## EXERCISE DESCRIPTION
The exercise asks for every line of the data to be reproduced exactly.

## COLLECTED DATA
★ ★ ★

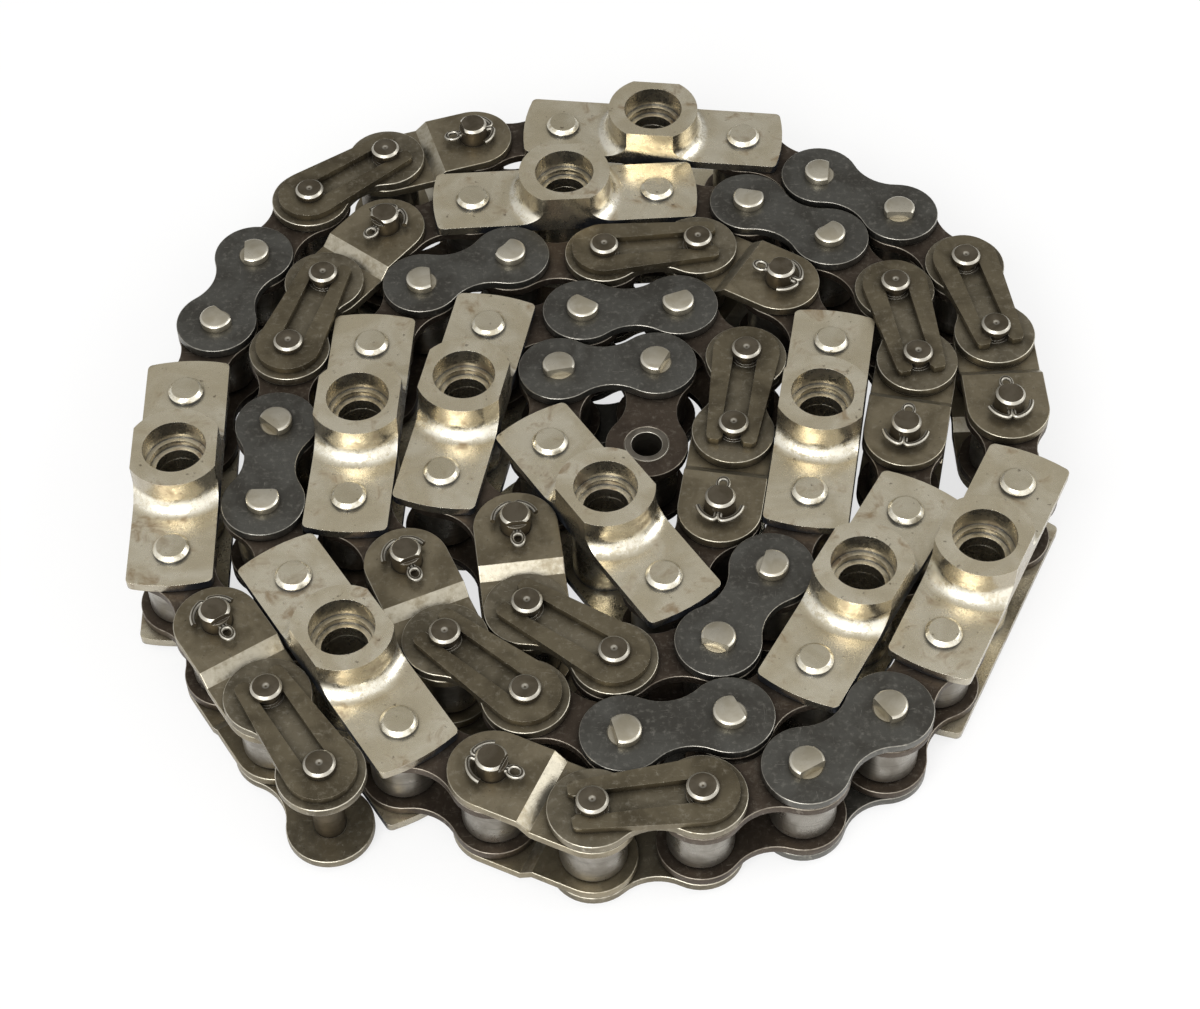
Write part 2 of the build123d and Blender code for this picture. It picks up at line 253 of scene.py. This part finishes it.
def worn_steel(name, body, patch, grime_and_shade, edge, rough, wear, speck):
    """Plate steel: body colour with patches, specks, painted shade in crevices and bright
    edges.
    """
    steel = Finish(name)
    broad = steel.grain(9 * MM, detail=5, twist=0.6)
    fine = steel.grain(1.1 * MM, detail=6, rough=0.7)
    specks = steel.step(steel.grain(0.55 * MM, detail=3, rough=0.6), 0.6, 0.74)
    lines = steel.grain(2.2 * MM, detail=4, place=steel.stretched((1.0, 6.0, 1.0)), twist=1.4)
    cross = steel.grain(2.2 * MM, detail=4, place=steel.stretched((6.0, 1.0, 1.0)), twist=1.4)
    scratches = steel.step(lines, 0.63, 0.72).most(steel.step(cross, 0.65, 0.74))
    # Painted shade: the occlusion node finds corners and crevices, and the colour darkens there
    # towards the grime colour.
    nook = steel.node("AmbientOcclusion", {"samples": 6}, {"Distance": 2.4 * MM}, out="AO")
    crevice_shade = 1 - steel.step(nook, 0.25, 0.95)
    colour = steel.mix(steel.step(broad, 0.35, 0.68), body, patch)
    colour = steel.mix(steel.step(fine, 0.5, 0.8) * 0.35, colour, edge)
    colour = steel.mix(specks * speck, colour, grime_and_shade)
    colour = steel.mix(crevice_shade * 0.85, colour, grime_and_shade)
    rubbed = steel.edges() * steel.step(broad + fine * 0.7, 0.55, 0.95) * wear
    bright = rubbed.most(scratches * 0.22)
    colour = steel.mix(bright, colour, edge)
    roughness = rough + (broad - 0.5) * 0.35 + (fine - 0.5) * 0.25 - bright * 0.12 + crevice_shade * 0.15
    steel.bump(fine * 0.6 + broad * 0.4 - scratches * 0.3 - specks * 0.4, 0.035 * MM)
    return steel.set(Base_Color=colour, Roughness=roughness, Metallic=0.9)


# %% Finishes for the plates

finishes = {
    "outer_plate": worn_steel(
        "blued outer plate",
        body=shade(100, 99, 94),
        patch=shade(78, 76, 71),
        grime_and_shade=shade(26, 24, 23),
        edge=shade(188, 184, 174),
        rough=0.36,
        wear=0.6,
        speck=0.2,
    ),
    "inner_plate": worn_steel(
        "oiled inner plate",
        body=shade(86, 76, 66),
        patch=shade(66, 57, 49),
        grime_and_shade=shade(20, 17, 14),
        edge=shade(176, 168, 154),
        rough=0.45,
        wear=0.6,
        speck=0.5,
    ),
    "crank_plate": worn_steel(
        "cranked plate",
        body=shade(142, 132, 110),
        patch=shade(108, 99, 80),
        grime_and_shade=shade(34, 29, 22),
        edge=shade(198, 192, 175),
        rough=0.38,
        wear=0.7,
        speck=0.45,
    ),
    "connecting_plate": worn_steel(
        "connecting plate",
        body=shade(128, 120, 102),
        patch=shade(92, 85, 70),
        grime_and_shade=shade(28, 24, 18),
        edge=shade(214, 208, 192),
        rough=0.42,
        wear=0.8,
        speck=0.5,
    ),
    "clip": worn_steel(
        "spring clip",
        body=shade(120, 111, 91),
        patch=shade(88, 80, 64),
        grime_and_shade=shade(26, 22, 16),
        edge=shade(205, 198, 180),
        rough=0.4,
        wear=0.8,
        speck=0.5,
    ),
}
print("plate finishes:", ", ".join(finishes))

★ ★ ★

## SOLUTION FOR THIS EXERCISE
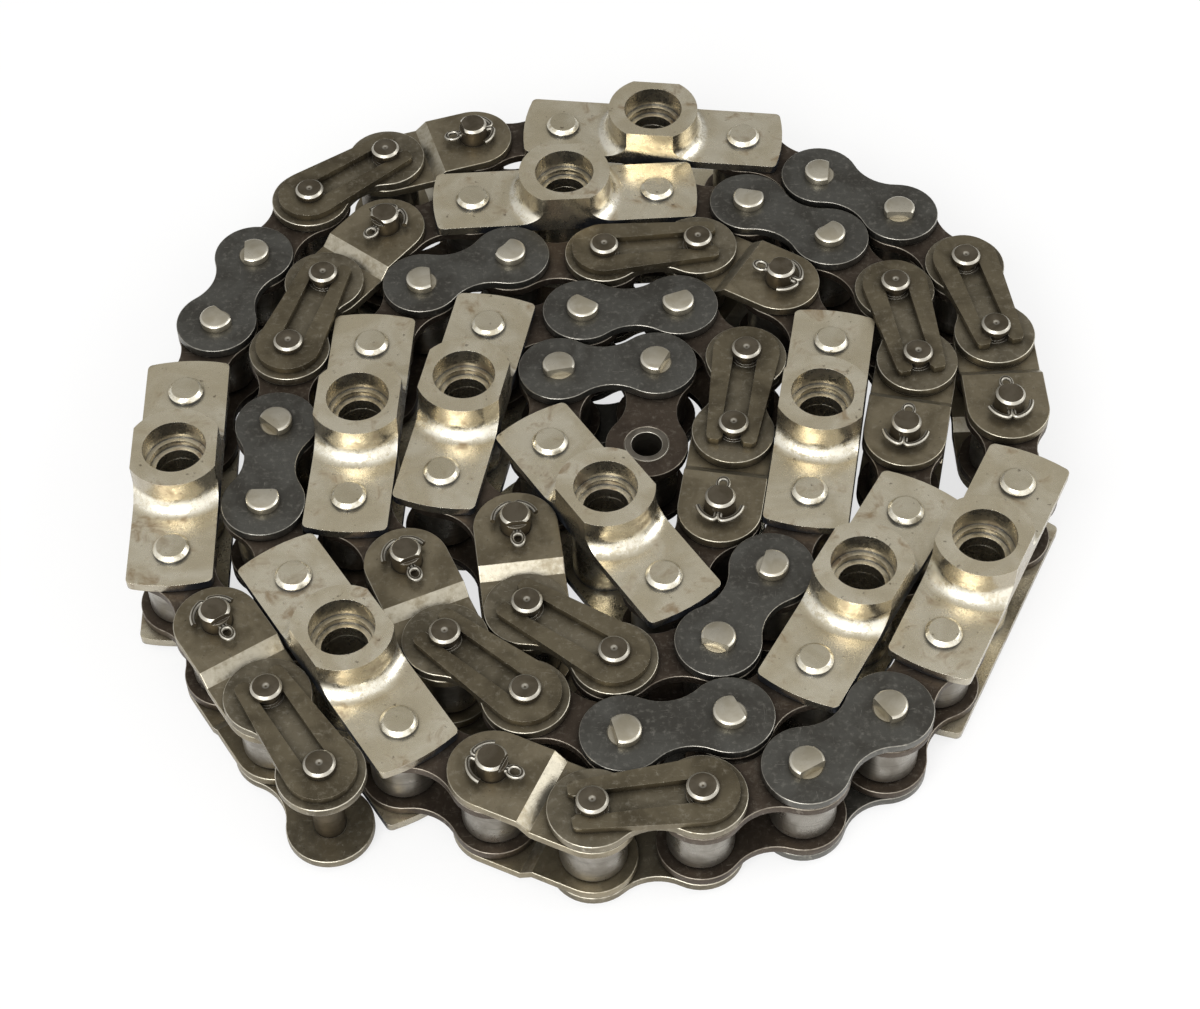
Write part 2 of the build123d and Blender code for this picture. It picks up at line 253 of scene.py. This part finishes it.
def worn_steel(name, body, patch, grime_and_shade, edge, rough, wear, speck):
    """Plate steel: body colour with patches, specks, painted shade in crevices and bright
    edges.
    """
    steel = Finish(name)
    broad = steel.grain(9 * MM, detail=5, twist=0.6)
    fine = steel.grain(1.1 * MM, detail=6, rough=0.7)
    specks = steel.step(steel.grain(0.55 * MM, detail=3, rough=0.6), 0.6, 0.74)
    lines = steel.grain(2.2 * MM, detail=4, place=steel.stretched((1.0, 6.0, 1.0)), twist=1.4)
    cross = steel.grain(2.2 * MM, detail=4, place=steel.stretched((6.0, 1.0, 1.0)), twist=1.4)
    scratches = steel.step(lines, 0.63, 0.72).most(steel.step(cross, 0.65, 0.74))
    # Painted shade: the occlusion node finds corners and crevices, and the colour darkens there
    # towards the grime colour.
    nook = steel.node("AmbientOcclusion", {"samples": 6}, {"Distance": 2.4 * MM}, out="AO")
    crevice_shade = 1 - steel.step(nook, 0.25, 0.95)
    colour = steel.mix(steel.step(broad, 0.35, 0.68), body, patch)
    colour = steel.mix(steel.step(fine, 0.5, 0.8) * 0.35, colour, edge)
    colour = steel.mix(specks * speck, colour, grime_and_shade)
    colour = steel.mix(crevice_shade * 0.85, colour, grime_and_shade)
    rubbed = steel.edges() * steel.step(broad + fine * 0.7, 0.55, 0.95) * wear
    bright = rubbed.most(scratches * 0.22)
    colour = steel.mix(bright, colour, edge)
    roughness = rough + (broad - 0.5) * 0.35 + (fine - 0.5) * 0.25 - bright * 0.12 + crevice_shade * 0.15
    steel.bump(fine * 0.6 + broad * 0.4 - scratches * 0.3 - specks * 0.4, 0.035 * MM)
    return steel.set(Base_Color=colour, Roughness=roughness, Metallic=0.9)


# %% Finishes for the plates

finishes = {
    "outer_plate": worn_steel(
        "blued outer plate",
        body=shade(100, 99, 94),
        patch=shade(78, 76, 71),
        grime_and_shade=shade(26, 24, 23),
        edge=shade(188, 184, 174),
        rough=0.36,
        wear=0.6,
        speck=0.2,
    ),
    "inner_plate": worn_steel(
        "oiled inner plate",
        body=shade(86, 76, 66),
        patch=shade(66, 57, 49),
        grime_and_shade=shade(20, 17, 14),
        edge=shade(176, 168, 154),
        rough=0.45,
        wear=0.6,
        speck=0.5,
    ),
    "crank_plate": worn_steel(
        "cranked plate",
        body=shade(142, 132, 110),
        patch=shade(108, 99, 80),
        grime_and_shade=shade(34, 29, 22),
        edge=shade(198, 192, 175),
        rough=0.38,
        wear=0.7,
        speck=0.45,
    ),
    "connecting_plate": worn_steel(
        "connecting plate",
        body=shade(128, 120, 102),
        patch=shade(92, 85, 70),
        grime_and_shade=shade(28, 24, 18),
        edge=shade(214, 208, 192),
        rough=0.42,
        wear=0.8,
        speck=0.5,
    ),
    "clip": worn_steel(
        "spring clip",
        body=shade(120, 111, 91),
        patch=shade(88, 80, 64),
        grime_and_shade=shade(26, 22, 16),
        edge=shade(205, 198, 180),
        rough=0.4,
        wear=0.8,
        speck=0.5,
    ),
}
print("plate finishes:", ", ".join(finishes))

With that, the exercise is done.